Tutorials spend 40 minutes on ad copy and maybe 90 seconds on conversion tracking. That's backwards. Dead wrong. Conversion tracking is the entire foundation of performance. Without it firing correctly, the campaign is flying blind. Google's bidding algorithms are optimizing toward nothing. And businesses are making decisions based on data that means nothing.
Quality Score Isn't Fixed By Writing Better Headlines
A lot of tutorials treat Quality Score like a headline problem. Just write better copy. Tighten the CTA. But Quality Score is a product of landing page relevance, expected CTR, and ad relevance together. Businesses with slow, generic landing pages that have a 12-second load time and one paragraph of filler text will not fix that with a "Top 5 Ad Copy Tips" video. The page is the problem. The tutorial never gets to the page.
Why Google Ads Real Results Look Nothing Like Tutorial Results
Tutorial creators often work in niches with low competition and high-intent traffic. They pick keywords that convert easily. Or they show results from accounts that have been running for 18 months with a mountain of conversion data feeding Smart Bidding. Then they present a "Getting Started" tutorial based on those conditions.
New accounts don't have that data. Competitive niches don't have those CPCs. And a $50/day budget does not behave like a $500/day budget. The math changes. The algorithm behaves differently. The auction dynamics shift entirely. But tutorials never disclose any of this. Results matter. Context matters more.
The Smart Bidding Trap
Target CPA and Target ROAS sound like the obvious move after watching any decent tutorial. Set a target, let Google optimize. Simple. Except those strategies require a statistically significant volume of conversions to function properly. The number varies by industry, but the general threshold for Target CPA is at least 30-50 conversions in a 30-day window.
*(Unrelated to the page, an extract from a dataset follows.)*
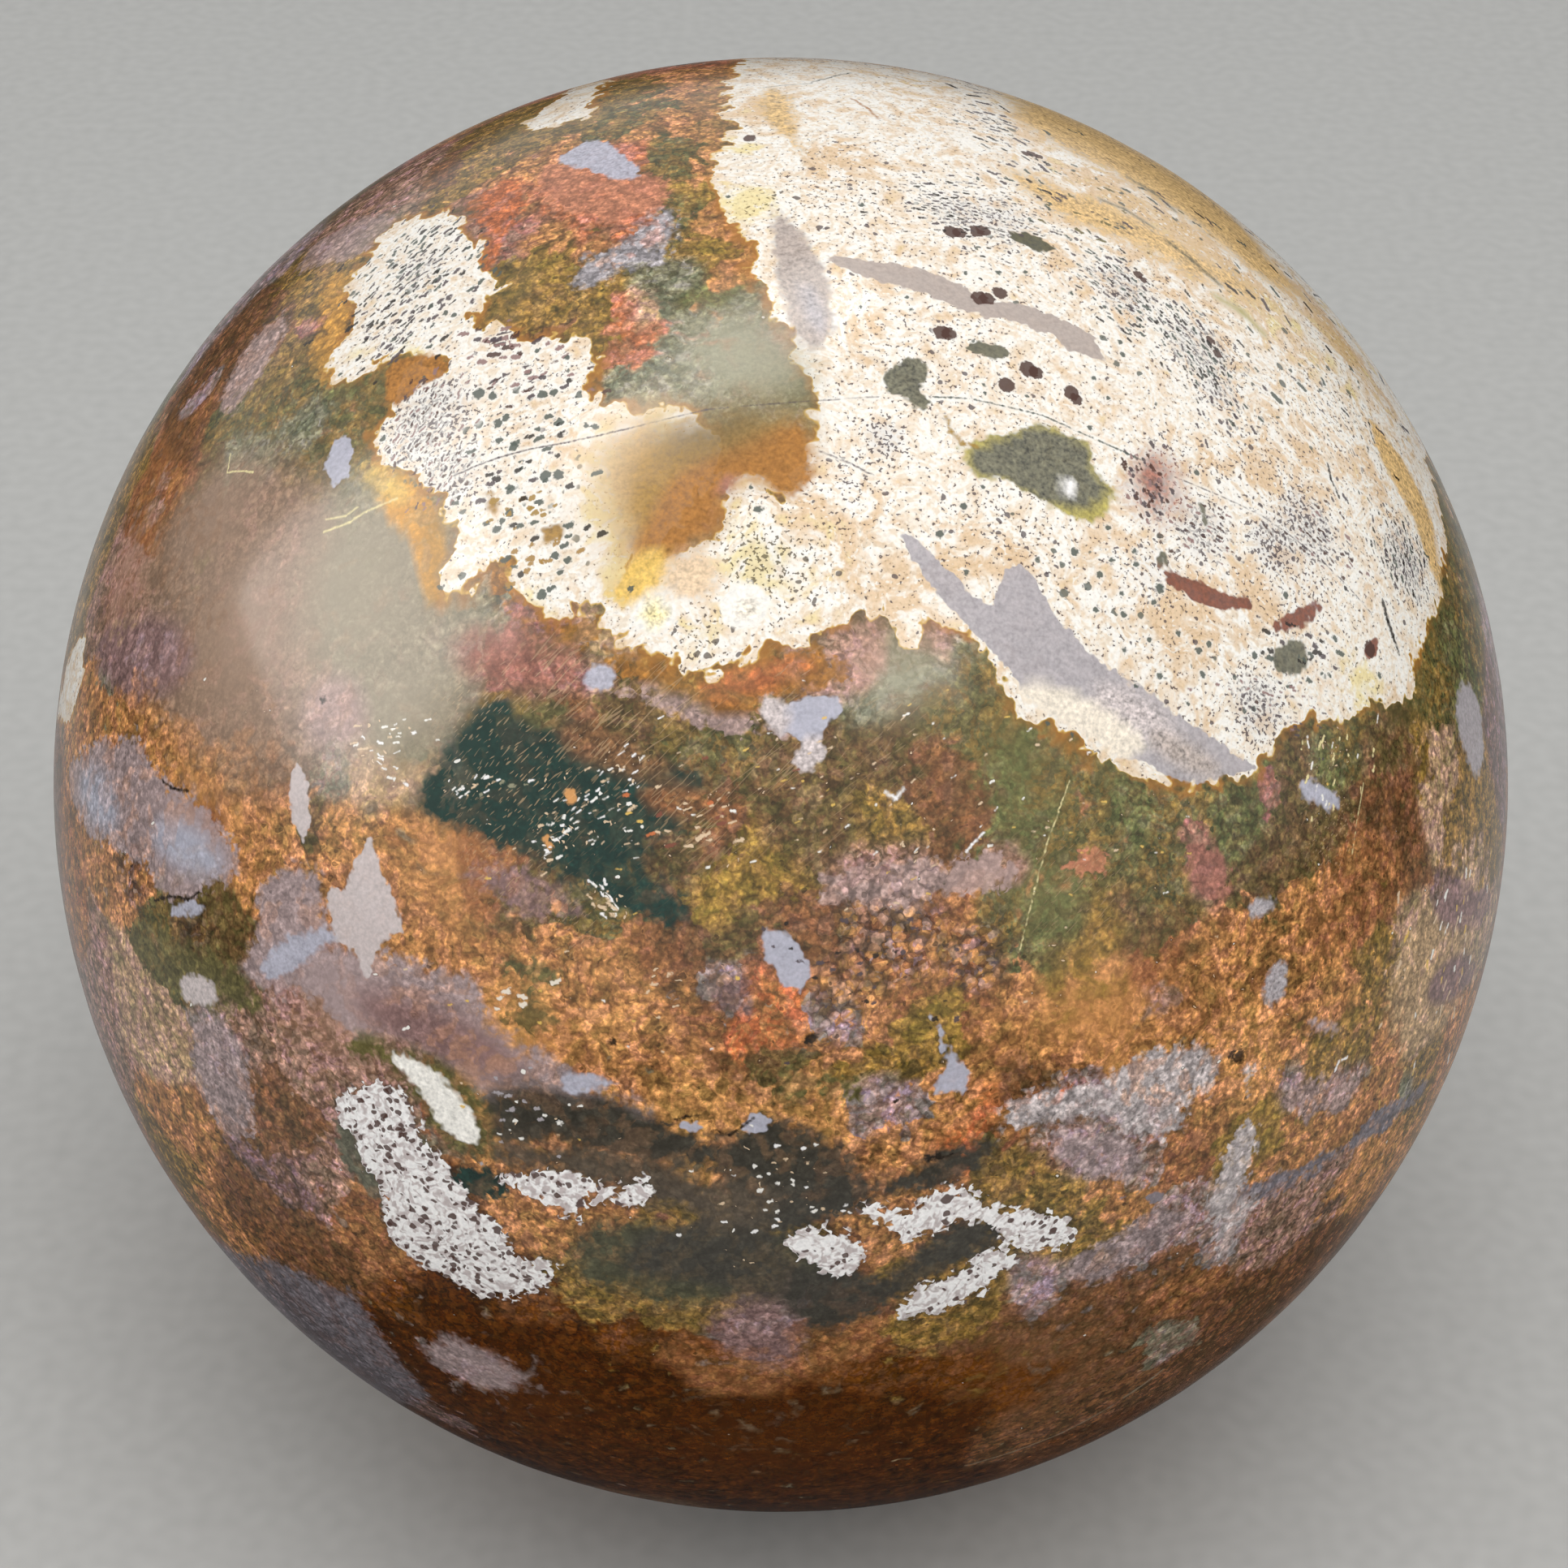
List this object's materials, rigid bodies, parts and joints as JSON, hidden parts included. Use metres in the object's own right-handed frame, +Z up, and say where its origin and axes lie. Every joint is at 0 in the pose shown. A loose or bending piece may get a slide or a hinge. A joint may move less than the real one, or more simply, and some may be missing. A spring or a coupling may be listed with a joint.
{
  "type": "ocean jasper sphere",
  "caption": "Polished ball of orbicular jasper in cream, amber, green and brown, standing on a small flat ground at its base.",
  "frame": {"origin": "centre of the small flat at the ball's base", "axes": "+Z up through the ball's centre; -Y towards the side that the picture shows, +X to its right"},
  "size_m": [0.08, 0.08, 0.0797],
  "materials": {
    "jasper": "polished"
  },
  "bodies": {
    "root": {"sphere": "jasper"}
  },
  "joints": []
}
Most small businesses don't hit that. So Smart Bidding makes erratic decisions, underbids in high-value auctions, overbids in low-value ones, and delivers confusing results. And nobody in the tutorial mentioned that Manual CPC or Maximize Clicks might be a smarter entry point for accounts with thin conversion data.
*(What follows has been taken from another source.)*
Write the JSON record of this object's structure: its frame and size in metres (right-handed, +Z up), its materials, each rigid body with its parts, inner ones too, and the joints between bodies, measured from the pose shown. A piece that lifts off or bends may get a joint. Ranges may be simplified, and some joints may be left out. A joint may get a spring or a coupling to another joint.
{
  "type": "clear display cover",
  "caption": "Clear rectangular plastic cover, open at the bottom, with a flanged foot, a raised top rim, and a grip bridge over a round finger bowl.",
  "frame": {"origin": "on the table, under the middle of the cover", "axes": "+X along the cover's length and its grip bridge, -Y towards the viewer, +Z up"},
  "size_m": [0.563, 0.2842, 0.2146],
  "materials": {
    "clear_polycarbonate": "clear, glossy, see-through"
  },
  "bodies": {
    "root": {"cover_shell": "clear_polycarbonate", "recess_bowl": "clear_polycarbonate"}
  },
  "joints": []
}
What Actually Works. And Why It's Hard to Teach.
Real Google Ads performance comes from iteration. From reading the search terms report and catching irrelevant spend before it kills the budget. From recognizing that a 6% CTR on a branded campaign and a 1.2% CTR on a non-branded campaign are both potentially fine. Context matters. From understanding that a campaign underperforming in week two might just be in the learning phase, not failing. From knowing when to override Smart Bidding and when to let it breathe.
None of that is a checklist. It's judgment. And judgment doesn't compress into a 20-minute tutorial without losing everything that makes it useful.
The Google Ads Tutorial Problem Is a Business Problem
Businesses make budget decisions based on tutorials. They expect results that match what they saw in the demo. When the gap hits, they either kill the campaign too early or keep spending without changing anything that matters. Both outcomes waste money. Both outcomes kill the credibility of a channel that, when run correctly, genuinely delivers.
The tutorial industry has an incentive to make Google Ads look learnable in an afternoon. It isn't. Not at a level that produces consistent, scalable, real results.
Conclusion
The problem isn't Google Ads. The platform works. The problem is a massive mismatch between what tutorials promise and what real accounts require. Smart businesses stop chasing tutorial setups and start studying their own data. Because no tutorial knows the actual search behaviour of a specific market, the actual conversion path of specific customers, or the actual cost dynamics of a specific competitive auction. That knowledge lives in the account. Not in the video.